<<<<
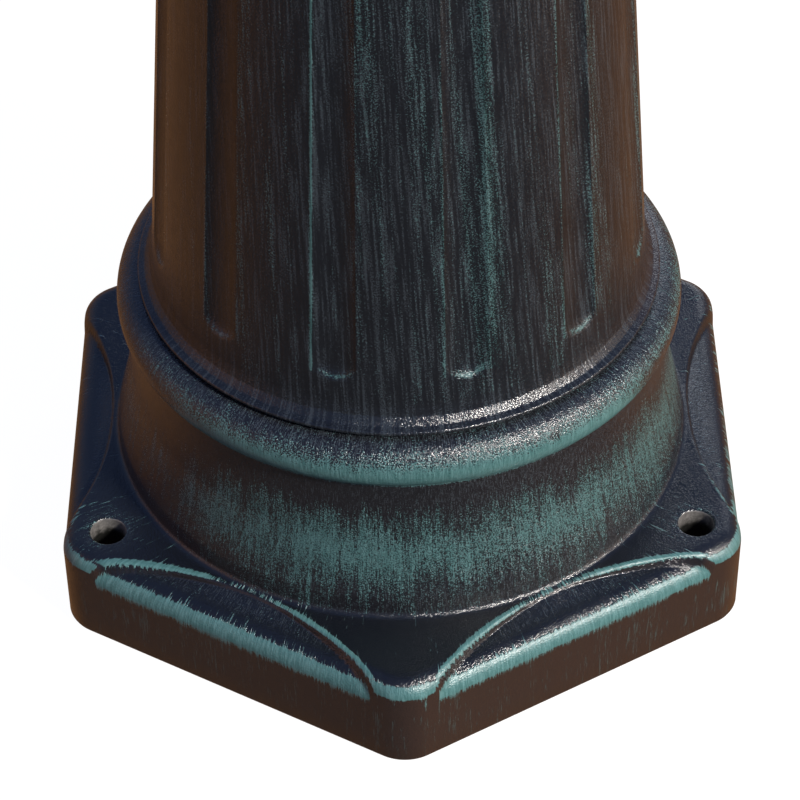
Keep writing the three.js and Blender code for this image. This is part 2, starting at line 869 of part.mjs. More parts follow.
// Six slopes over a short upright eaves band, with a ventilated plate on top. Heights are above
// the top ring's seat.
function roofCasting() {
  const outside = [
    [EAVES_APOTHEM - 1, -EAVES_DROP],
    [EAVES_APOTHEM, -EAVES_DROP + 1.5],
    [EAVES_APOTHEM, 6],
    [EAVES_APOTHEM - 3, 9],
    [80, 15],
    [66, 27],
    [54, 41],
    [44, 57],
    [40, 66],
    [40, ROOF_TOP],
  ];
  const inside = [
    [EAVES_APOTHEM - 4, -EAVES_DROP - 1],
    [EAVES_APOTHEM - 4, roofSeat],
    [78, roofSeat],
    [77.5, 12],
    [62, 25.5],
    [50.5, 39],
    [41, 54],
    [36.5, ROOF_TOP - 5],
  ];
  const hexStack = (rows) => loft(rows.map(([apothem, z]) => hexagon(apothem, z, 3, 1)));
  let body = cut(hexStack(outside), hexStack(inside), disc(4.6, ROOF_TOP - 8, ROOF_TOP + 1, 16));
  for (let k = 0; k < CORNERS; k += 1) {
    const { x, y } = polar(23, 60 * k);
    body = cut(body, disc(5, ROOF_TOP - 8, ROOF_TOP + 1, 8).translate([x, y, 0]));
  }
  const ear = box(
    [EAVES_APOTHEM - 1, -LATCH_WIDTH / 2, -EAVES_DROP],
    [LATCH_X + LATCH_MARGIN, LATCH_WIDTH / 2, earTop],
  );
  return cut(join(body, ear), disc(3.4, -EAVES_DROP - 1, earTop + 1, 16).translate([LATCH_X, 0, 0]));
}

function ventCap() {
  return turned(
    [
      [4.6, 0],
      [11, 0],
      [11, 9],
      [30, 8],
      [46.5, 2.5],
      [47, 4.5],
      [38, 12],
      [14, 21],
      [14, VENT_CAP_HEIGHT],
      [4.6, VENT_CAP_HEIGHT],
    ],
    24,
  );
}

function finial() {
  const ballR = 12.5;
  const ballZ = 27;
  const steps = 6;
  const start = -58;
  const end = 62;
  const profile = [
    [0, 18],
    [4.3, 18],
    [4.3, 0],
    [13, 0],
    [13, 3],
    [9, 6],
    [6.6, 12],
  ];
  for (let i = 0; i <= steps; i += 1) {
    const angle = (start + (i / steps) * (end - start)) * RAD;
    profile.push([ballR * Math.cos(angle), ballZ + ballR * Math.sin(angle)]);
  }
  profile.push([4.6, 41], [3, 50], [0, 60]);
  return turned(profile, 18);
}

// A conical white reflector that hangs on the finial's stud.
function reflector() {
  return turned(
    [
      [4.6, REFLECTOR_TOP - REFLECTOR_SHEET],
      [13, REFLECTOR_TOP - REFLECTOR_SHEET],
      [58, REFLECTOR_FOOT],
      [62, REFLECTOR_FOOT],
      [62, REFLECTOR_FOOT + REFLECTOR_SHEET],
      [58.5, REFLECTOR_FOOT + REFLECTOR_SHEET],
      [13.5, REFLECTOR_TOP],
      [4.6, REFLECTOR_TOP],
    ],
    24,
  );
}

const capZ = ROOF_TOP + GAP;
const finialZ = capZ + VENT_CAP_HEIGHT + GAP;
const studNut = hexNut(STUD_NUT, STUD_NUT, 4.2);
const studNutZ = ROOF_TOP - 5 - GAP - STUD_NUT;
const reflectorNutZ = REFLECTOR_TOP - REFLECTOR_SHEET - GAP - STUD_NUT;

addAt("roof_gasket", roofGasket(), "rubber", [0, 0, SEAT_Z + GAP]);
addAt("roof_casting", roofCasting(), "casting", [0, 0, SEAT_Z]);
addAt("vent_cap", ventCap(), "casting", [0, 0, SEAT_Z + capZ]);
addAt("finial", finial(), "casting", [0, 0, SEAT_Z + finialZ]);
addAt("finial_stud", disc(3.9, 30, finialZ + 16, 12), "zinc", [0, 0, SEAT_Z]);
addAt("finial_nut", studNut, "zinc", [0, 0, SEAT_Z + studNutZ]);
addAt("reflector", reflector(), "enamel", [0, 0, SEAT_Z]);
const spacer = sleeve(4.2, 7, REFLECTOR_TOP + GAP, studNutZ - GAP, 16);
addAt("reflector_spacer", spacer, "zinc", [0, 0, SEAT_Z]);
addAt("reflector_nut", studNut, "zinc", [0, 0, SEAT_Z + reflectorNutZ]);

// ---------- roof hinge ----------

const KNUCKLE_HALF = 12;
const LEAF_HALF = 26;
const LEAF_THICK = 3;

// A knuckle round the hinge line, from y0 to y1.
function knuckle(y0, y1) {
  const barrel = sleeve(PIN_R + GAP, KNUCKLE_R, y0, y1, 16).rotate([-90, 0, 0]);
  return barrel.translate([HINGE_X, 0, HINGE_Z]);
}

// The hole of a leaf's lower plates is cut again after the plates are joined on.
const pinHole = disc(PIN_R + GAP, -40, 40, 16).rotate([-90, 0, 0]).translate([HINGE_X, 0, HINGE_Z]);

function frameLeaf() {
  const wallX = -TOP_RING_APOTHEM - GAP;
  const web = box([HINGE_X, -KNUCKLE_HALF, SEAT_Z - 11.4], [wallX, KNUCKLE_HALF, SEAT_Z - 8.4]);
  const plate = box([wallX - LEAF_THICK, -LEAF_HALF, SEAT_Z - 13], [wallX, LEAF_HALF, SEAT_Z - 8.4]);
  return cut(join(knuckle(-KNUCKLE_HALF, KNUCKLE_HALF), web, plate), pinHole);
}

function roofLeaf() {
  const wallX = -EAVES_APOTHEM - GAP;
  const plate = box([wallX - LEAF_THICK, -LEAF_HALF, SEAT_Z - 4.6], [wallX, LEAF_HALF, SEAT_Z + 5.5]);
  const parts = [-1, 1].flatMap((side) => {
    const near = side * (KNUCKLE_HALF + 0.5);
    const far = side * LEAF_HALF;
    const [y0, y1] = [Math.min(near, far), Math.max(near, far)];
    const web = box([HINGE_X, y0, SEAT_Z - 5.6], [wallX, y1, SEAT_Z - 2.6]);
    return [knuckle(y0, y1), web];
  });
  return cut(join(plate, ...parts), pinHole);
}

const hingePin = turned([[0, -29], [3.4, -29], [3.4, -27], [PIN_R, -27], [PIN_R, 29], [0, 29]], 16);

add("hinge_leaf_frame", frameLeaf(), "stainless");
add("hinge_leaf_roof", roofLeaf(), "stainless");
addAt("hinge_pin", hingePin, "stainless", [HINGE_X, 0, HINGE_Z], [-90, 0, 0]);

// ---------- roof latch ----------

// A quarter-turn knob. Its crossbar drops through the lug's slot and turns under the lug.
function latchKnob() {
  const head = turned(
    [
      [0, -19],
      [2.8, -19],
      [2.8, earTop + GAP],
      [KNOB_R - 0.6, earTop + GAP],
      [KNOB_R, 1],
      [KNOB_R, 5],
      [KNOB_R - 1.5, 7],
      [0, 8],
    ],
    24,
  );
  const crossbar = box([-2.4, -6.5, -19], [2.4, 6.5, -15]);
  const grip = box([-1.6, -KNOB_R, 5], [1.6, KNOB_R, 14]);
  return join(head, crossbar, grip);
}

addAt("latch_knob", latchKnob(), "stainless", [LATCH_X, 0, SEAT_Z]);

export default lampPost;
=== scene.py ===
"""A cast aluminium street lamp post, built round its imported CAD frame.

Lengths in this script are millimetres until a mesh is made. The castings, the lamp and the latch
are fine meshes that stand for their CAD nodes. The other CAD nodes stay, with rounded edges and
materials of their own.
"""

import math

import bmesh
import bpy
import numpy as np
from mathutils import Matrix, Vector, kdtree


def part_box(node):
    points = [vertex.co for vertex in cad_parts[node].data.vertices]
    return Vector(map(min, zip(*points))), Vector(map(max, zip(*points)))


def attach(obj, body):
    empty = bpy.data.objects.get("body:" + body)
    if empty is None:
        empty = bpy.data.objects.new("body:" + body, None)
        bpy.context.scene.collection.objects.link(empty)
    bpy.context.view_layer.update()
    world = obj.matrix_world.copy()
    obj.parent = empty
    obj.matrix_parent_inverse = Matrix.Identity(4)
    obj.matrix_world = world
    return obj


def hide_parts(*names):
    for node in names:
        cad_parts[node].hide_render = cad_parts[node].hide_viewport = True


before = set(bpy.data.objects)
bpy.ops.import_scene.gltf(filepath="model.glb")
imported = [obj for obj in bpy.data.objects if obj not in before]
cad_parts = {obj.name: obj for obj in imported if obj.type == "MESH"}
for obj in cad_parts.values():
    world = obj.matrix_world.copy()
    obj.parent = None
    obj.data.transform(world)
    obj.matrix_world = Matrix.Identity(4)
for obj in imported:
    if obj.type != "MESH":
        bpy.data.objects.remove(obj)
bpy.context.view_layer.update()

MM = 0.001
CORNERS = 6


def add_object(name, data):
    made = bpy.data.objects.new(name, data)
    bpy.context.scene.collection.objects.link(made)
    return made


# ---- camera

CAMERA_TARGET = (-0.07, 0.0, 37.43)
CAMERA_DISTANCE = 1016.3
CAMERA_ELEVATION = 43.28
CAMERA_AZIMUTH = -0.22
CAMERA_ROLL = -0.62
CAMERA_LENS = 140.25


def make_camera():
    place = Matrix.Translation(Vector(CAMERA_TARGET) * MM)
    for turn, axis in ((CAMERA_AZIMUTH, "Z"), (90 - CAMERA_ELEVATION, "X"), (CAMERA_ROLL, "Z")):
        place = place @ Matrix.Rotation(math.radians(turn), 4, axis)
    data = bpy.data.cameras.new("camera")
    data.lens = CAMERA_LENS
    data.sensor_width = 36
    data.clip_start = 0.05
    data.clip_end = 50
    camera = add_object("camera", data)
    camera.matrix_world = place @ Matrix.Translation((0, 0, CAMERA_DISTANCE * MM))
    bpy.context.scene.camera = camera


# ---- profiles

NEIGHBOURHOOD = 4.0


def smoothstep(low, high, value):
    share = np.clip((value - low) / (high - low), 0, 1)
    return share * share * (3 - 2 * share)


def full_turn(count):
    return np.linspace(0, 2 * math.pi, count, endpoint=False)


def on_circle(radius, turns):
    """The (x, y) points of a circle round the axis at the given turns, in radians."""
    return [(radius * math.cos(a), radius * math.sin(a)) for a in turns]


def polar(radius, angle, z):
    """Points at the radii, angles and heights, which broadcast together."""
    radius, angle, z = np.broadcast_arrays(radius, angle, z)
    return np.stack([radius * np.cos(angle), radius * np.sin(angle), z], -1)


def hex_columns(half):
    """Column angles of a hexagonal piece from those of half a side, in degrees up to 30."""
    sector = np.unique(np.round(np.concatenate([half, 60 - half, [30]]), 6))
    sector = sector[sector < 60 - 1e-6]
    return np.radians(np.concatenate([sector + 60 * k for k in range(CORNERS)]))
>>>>
<<<<
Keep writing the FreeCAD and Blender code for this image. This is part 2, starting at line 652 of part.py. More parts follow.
>>>>
* REQUIRED TASK *
Retype, in the same exact form, the lines of the material above from the line holding "---------- roof latch" through the line holding "imported = [obj".

* SOLUTION TO THIS EXERCISE *
// ---------- roof latch ----------

// A quarter-turn knob. Its crossbar drops through the lug's slot and turns under the lug.
function latchKnob() {
  const head = turned(
    [
      [0, -19],
      [2.8, -19],
      [2.8, earTop + GAP],
      [KNOB_R - 0.6, earTop + GAP],
      [KNOB_R, 1],
      [KNOB_R, 5],
      [KNOB_R - 1.5, 7],
      [0, 8],
    ],
    24,
  );
  const crossbar = box([-2.4, -6.5, -19], [2.4, 6.5, -15]);
  const grip = box([-1.6, -KNOB_R, 5], [1.6, KNOB_R, 14]);
  return join(head, crossbar, grip);
}

addAt("latch_knob", latchKnob(), "stainless", [LATCH_X, 0, SEAT_Z]);

export default lampPost;
=== scene.py ===
"""A cast aluminium street lamp post, built round its imported CAD frame.

Lengths in this script are millimetres until a mesh is made. The castings, the lamp and the latch
are fine meshes that stand for their CAD nodes. The other CAD nodes stay, with rounded edges and
materials of their own.
"""

import math

import bmesh
import bpy
import numpy as np
from mathutils import Matrix, Vector, kdtree


def part_box(node):
    points = [vertex.co for vertex in cad_parts[node].data.vertices]
    return Vector(map(min, zip(*points))), Vector(map(max, zip(*points)))


def attach(obj, body):
    empty = bpy.data.objects.get("body:" + body)
    if empty is None:
        empty = bpy.data.objects.new("body:" + body, None)
        bpy.context.scene.collection.objects.link(empty)
    bpy.context.view_layer.update()
    world = obj.matrix_world.copy()
    obj.parent = empty
    obj.matrix_parent_inverse = Matrix.Identity(4)
    obj.matrix_world = world
    return obj


def hide_parts(*names):
    for node in names:
        cad_parts[node].hide_render = cad_parts[node].hide_viewport = True


before = set(bpy.data.objects)
bpy.ops.import_scene.gltf(filepath="model.glb")
imported = [obj for obj in bpy.data.objects if obj not in before]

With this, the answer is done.